Şeker-İş’in başındaki ihanet şebekesi, başından beri özelleştirmeye karşı olamadıklarını söylüyorlar: “Şeker işçisini mağdur etmeden sorunun uzlaşmayla çözülmesinden yanayız” diyorlar. Bu açıklama Şeker-İş Genel Başkanı’na ait. Şeker işçisinin ezici bir çoğunluğunun kapı önüne konulacağı, kalan işçilerin ise sefalet ücreti ile sendikasız ve sigortasız bir çalışmaya mahkum edileceği ortadayken, ihanet şebekesi hala sorunun “uzlaşmayla” çözüleceği vb. söylemlerle şeker işçisini oyalıyor, böylece zaman kazanmaya çalışıyor.

Saldırıyı boşa çıkarmanın yolu mücadeleden geçiyor

Bu saldırıyı boşa çıkarmak için, saldırının kapsamı ve niteliğinin işçilere anlatılması, bu çerçevede yoğun bir aydınlatma çalışmasının yapılması gerekiyor. Ayrıca sendikal ihanetin panzehiri taban örgütlülükleridir. Sendikal ihanet şebekesinin ihanetini engelleyecek taban örgütlülüklerinin yaratılması sürecin tersine çevrilmesinin biricik yoludur.

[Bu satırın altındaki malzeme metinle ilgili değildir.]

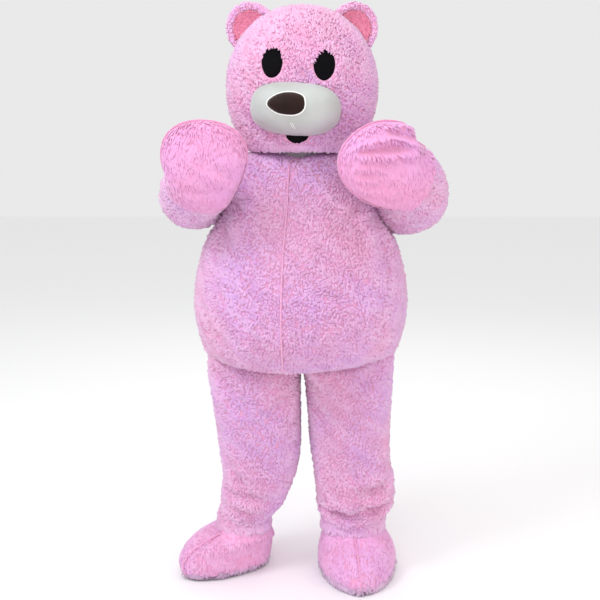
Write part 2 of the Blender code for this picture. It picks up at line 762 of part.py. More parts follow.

Sermayenin saldırısı şeker işçisi ile birlikte şeker üreticisi emekçi köylülüğü de hedeflemektedir. Sermayenin örgütlü saldırısının bertaraf edilmesi, şeker işçisinin ve şeker pancarı üreticisi emekçi köylülüğün birleşik örgütlü karşı koyuşuyla mümkündür.